Why does infrastructure density matter?

A company’s infrastructure density affects its organizational structure, financial reporting, and ability to innovate. Companies gain greater sovereignty over data, costs, and innovation when they own and operate their infrastructure.

In the 2010s, many companies shifted from infrastructure dense to infrastructure light by migrating to the public cloud. Capital One was one of them, moving its entire infrastructure to Amazon Web Services (AWS). That decision eventually opened the door for a former AWS engineer to exploit a misconfiguration in Capital One’s environment and access sensitive data from over 100 million individuals. The hacker’s deep familiarity with AWS made it easier to identify the vulnerability and carry out the breach.

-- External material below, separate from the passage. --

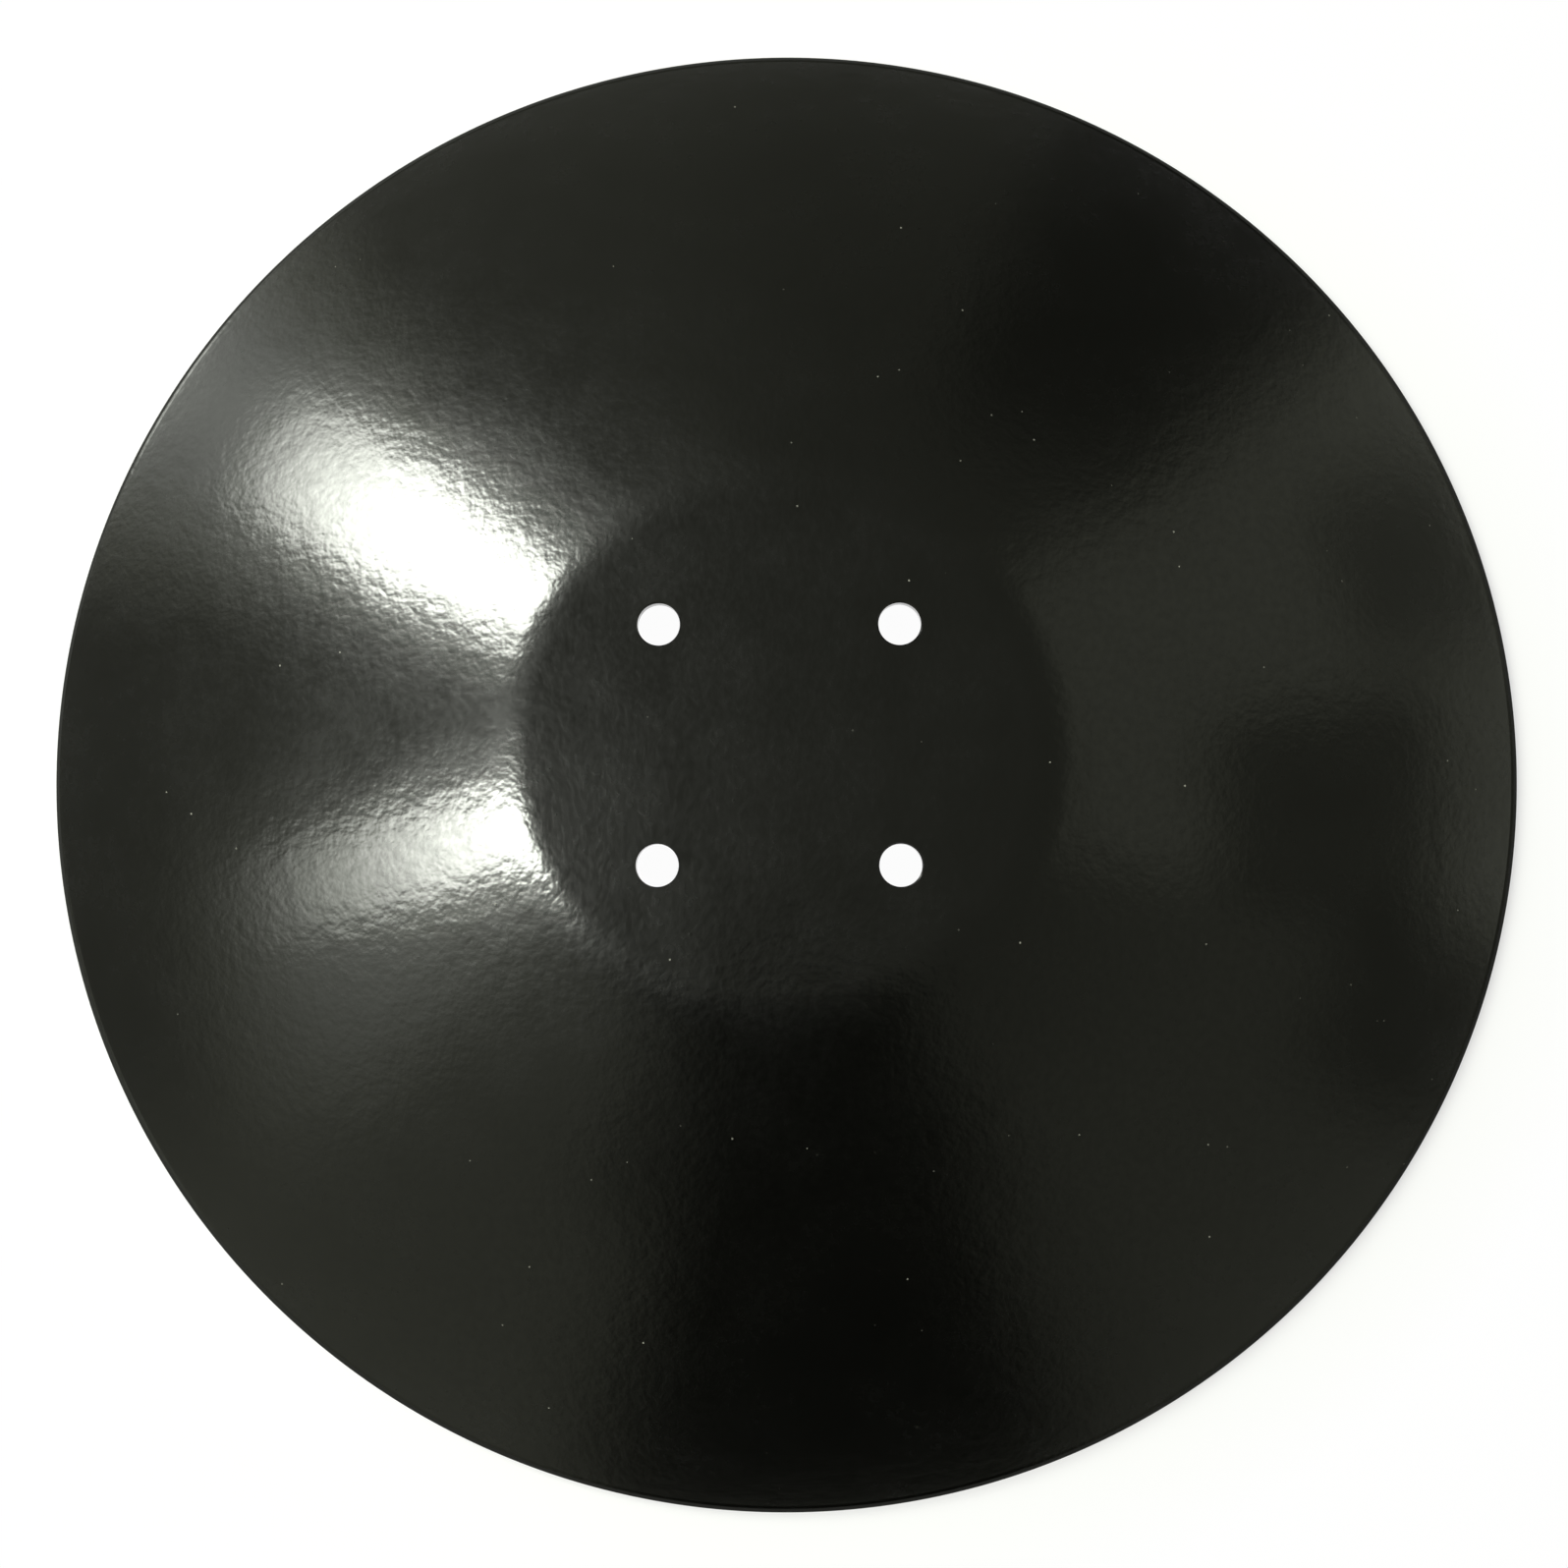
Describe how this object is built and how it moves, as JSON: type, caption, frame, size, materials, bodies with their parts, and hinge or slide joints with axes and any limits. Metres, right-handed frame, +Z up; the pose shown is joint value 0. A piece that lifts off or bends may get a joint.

Bank of America (BoA) took a different path. While it remained infrastructure dense, it streamlined its footprint by reducing its server count, consolidating data centers, and building out a private cloud. While this approach required investment, it gave BoA more sovereignty, including tighter control over how its infrastructure was configured, accessed, and secured. While BoA has experienced smaller, isolated incidents through third-party vendors, its internal systems have not been breached. Its private cloud has remained secure, and its in-house approach has yielded $2 billion in annual infrastructure savings.

While this example of sovereignty centers on security, another is unfolding in the realm of geopolitics. Data sovereignty has become a growing concern for European governments and companies. As concerns around data control grow, the idea of sovereign clouds built on ownership and independence rather than rental, is starting to resonate more widely.

Infrastructure density is one dimension of InfraOps, and its implications stretch far beyond security or sovereignty. We’ll continue exploring how it shapes strategy, cost, innovation, and more in the updates ahead. Understanding infrastructure density will be one of the keys to making more deliberate infrastructure decisions in an increasingly fragmented world.